Mais son art n'est pas constitué uniquement d'images romanesques. Avec ses scènes de viol, ses femmes maltraitées ou mortes, réduites à l’état de pantins défigurés ou détruits, exposées au milieu de gravats, d'excréments et de fluides repoussants, le vaste répertoire de cette artiste nous surprend toujours. Avec ses autoportraits fictionnels, l’artiste participe aux débats sur les questions contemporaines fondamentales. Elle œuvre notamment à dénoncer un monde dans lequel l’individue-femme doit évoluer dans une sphère publique dépourvue d’émotions, sans odeurs ni visage, comme le dit Sennett dans son ouvrage célèbre Les Tyrannies de l´Intimité1 (1988). Les gens de cet univers deviennent de plus en plus réservés, inexpressifs et prudents, cette attitude est particulièrement recommandée aux femmes. Sherman exploite au maximum le manque d'expression de la femme moderne, qui cherche à se protéger et à dissimuler socialement ses sentiments et ses émotions, tout en étant poussée à exposer virtuellement son intimité et à la faire entrer dans un registre public non seulement par narcissisme ou exhibitionnisme, mais pour pouvoir exister dans une époque d'homogénéisation absolue de l’être.

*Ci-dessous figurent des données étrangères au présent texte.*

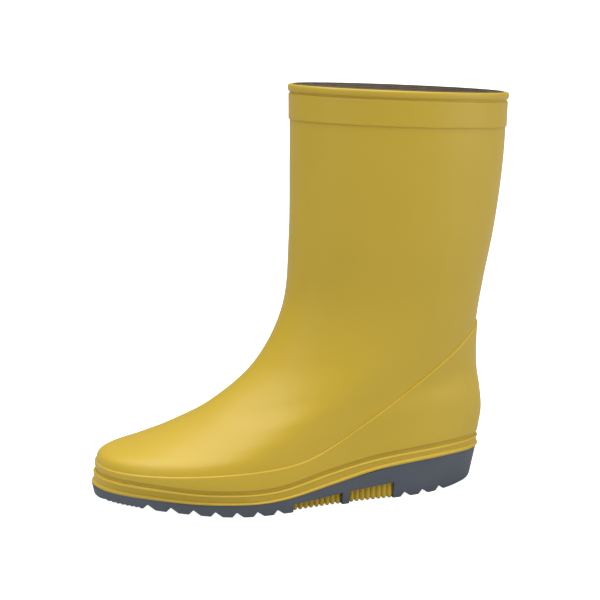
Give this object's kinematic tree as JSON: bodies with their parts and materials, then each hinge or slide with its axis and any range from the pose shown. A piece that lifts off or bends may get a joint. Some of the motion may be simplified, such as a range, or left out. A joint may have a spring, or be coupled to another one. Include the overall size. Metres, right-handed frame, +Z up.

D'où la prolifération du spectacle de soi, du «self-show» sur Facebook, les blogs, les réseaux sociaux en même temps que de l'intérêt pour l'intimité de l'autre, comme on le voit dans les émissions de télé-réalité. Cependant, cette avalanche d'images de Sherman par elle-même dans des musées, des magazines et d'autres espaces et cyberespaces, au lieu de révéler son moi ne montre rien d'elle. Elle y est une anonyme, une femme, une image construite, facilement reconnaissable, facilement localisée. Ce travail artistique pointe alors les paradoxes de l'individu dans la société privatisée ou « narcissique », dans laquelle le manque d'expression en public contraste avec les demandes d’authenticité de chacun. Ce qui impressionne particulièrement sont les contrastes entre le fait de parler de soi sans en faire un récit autobiographique, de produire un soi fictif pour aboutir à une critique sociale de l'identité féminine et des représentations dominantes du corps féminin. C’est en utilisant son corps propre qu’elle devient elle-même le personnage principal. Elle y parvient sans viser l'auto-révélation ou l'auto-affirmation, mais plutôt en se désubjectivant et en se défaisant des innombrables stéréotypes de figures féminines prévisibles. Elle remet ainsi en question l'utilisation même de la photographie comme moyen de rendre la réalité fidèlement. Sherman manifeste, à travers son art, ses critiques des formes culturelles phallocentriques et expose sa propre interprétation du monde contemporain. Elle met en scène les multiples manières dont les femmes sont montrées dans les médias, les arts visuels, le cinéma, la culture, révélant la nature construite de telles représentations. Toutes les femmes qu’elle incarne dans ses autoportraits sont des caricatures, parfois ridicules et grotesques, expressions des stéréotypes et de l’étroitesse d’esprit de notre monde.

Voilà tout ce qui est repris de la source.